Personal information
- Born: February 18, 1982 (age 44) Roanoke, Virginia, U.S.
- Listed height: 6 ft 1 in (1.85 m)
- Listed weight: 247 lb (112 kg)

Career information
- College: Virginia
- NFL draft: 2005: undrafted

Career history
- New York Jets (2005)*; Baltimore Ravens (2005–2007); San Francisco 49ers (2008)*; Hamilton Tiger-Cats (2009); BC Lions (2010)*;
- * Offseason or practice squad member only
- Stats at Pro Football Reference
- Stats at CFL.ca (archive)

= Dennis Haley =

American gridiron football player (born 1982)

Dennis Sean Haley (born February 18, 1982) is an American former professional football linebacker. He most recently played for the BC Lions of the Canadian Football League (CFL). He was originally signed by the New York Jets of the National Football League (NFL) as an undrafted free agent in 2005. He played college football at Virginia.
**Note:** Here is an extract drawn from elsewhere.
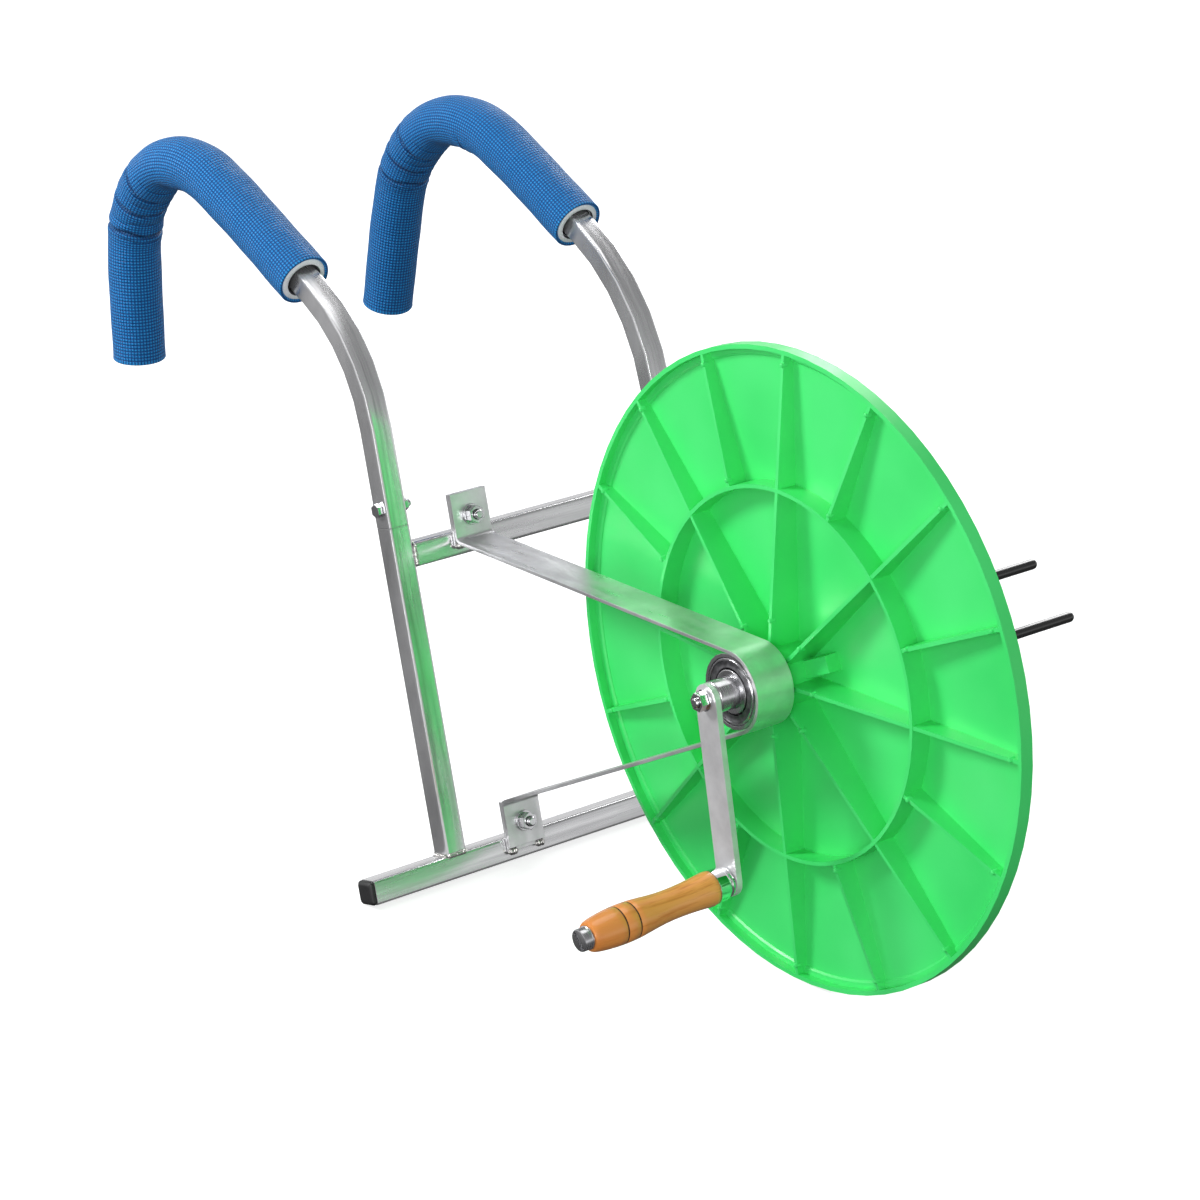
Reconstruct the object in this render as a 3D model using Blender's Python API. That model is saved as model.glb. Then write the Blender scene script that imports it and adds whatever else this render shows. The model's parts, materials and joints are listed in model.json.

Haley has also played for the Baltimore Ravens and San Francisco 49ers.

On March 15, 2010, Haley was acquired by the BC Lions from the Hamilton Tiger-Cats in exchange for DB Jerome Dennis. He was later released before the start of the 2010 CFL season.

==Early life==
Haley was a standout player at Salem High School. He joined the varsity team at running back during his freshman season. Haley rushed for 3,762 yards and 63 touchdowns during his 4-year career. He also started at linebacker during his senior season. Haley helped lead Salem to three state championships (1996, 1998, 1999) and an overall record of 48–6. He also played on Salem's state championship basketball team in 1999.